Problem details> Which lines in the records below contain the word "that"? Copy each one out.

Materials provided>

● ● ● ●

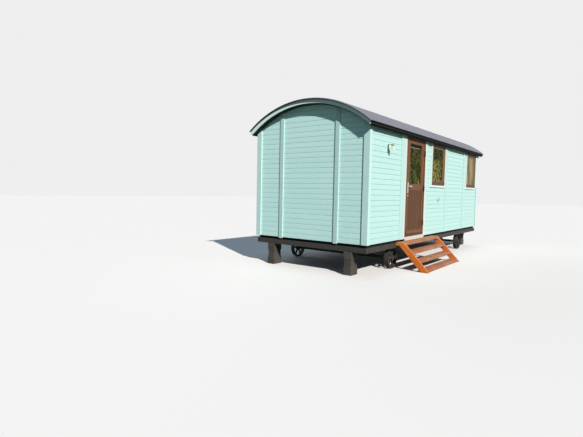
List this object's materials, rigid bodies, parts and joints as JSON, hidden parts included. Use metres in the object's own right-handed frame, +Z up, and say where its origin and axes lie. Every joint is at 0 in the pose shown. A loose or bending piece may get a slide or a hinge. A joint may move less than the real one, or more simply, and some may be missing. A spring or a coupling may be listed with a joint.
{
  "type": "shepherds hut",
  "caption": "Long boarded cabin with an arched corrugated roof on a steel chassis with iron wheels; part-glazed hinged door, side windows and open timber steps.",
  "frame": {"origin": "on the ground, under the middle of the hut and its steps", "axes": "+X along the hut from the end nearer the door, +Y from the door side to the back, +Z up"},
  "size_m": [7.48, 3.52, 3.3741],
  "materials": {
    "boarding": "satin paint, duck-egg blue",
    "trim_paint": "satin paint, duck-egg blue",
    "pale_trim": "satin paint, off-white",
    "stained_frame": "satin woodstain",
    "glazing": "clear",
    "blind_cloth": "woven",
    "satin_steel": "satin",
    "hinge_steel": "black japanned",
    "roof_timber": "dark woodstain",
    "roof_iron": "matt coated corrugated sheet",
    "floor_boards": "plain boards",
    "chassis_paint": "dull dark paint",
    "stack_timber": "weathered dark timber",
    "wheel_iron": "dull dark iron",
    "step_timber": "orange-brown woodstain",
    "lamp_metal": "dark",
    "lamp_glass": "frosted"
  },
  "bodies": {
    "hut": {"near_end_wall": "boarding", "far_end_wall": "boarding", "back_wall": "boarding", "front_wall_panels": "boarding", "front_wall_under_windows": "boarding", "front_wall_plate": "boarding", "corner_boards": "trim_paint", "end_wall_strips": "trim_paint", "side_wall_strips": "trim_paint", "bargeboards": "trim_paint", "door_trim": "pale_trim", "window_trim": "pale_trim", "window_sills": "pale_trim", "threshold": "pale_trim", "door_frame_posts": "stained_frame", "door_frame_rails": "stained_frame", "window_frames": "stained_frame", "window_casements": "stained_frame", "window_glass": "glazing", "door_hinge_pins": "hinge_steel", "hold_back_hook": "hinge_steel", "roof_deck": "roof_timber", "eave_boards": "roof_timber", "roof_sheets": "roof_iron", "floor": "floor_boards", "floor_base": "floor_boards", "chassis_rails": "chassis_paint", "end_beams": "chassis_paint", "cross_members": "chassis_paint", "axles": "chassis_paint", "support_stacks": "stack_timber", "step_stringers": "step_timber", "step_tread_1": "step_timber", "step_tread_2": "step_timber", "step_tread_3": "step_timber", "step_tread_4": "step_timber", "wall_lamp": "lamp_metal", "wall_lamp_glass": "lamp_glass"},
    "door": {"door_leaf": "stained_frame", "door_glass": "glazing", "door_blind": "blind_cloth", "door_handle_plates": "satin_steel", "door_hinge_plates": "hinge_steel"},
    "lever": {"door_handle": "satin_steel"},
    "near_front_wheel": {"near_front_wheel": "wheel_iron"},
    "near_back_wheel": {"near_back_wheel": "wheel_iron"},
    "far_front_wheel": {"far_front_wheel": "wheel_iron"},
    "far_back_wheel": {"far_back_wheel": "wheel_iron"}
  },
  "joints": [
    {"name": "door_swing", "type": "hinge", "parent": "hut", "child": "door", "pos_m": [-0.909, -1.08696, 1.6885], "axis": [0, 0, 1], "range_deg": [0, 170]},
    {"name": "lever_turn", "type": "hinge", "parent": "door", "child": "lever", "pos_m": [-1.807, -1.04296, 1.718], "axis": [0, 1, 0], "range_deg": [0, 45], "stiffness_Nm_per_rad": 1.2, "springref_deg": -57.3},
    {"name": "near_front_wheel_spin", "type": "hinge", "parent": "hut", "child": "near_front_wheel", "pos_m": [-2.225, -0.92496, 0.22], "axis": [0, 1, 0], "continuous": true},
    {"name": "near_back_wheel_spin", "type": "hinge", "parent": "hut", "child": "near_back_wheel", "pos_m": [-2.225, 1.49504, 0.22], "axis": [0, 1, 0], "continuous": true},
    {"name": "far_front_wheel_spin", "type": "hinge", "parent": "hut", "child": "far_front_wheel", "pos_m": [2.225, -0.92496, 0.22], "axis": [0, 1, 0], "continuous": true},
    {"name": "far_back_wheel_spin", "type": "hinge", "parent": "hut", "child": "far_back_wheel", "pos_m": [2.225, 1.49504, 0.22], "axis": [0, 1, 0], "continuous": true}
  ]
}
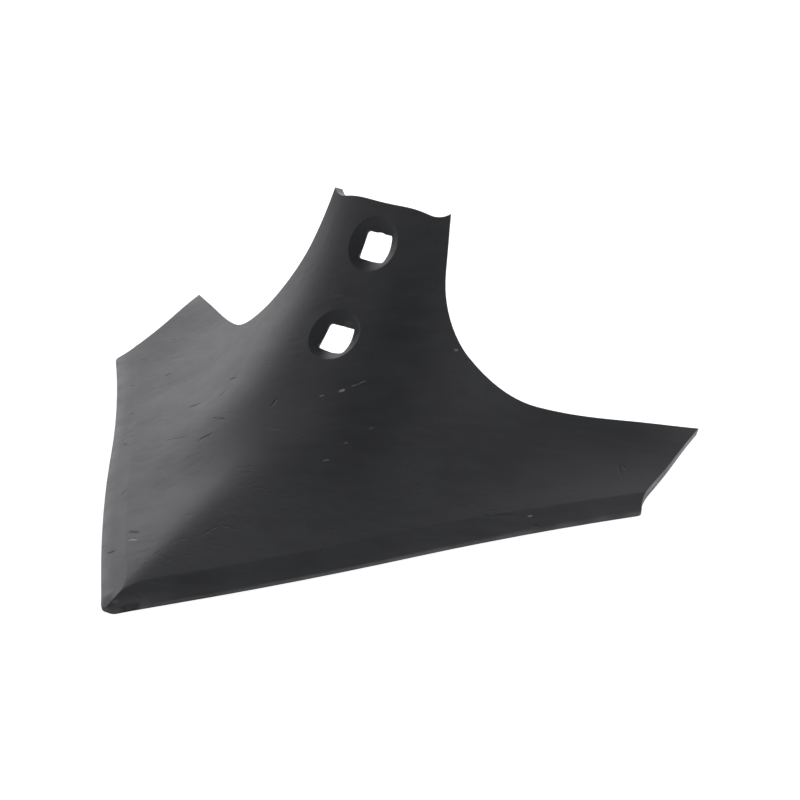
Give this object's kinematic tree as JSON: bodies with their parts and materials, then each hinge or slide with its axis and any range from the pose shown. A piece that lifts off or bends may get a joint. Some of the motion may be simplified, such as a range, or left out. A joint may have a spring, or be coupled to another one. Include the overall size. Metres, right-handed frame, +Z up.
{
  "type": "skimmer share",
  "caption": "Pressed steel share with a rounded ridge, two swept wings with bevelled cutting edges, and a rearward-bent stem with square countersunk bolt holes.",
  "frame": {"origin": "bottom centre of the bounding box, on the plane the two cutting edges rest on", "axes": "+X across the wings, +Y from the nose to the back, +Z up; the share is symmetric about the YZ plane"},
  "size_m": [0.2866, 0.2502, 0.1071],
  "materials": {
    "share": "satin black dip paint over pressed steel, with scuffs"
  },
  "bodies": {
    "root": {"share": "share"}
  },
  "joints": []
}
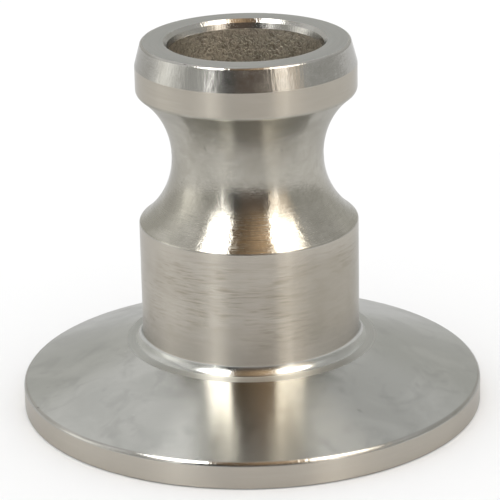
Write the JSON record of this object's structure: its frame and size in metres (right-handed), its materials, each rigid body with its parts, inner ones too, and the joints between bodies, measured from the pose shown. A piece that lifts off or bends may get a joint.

● ● ● ●

Expected output>
Give this object's kinematic tree as JSON: bodies with their parts and materials, then each hinge or slide with its axis and any range from the pose shown. A piece that lifts off or bends may get a joint. Some of the motion may be simplified, such as a range, or left out. A joint may have a spring, or be coupled to another one. Include the overall size. Metres, right-handed frame, +Z up.
Write the JSON record of this object's structure: its frame and size in metres (right-handed), its materials, each rigid body with its parts, inner ones too, and the joints between bodies, measured from the pose shown. A piece that lifts off or bends may get a joint.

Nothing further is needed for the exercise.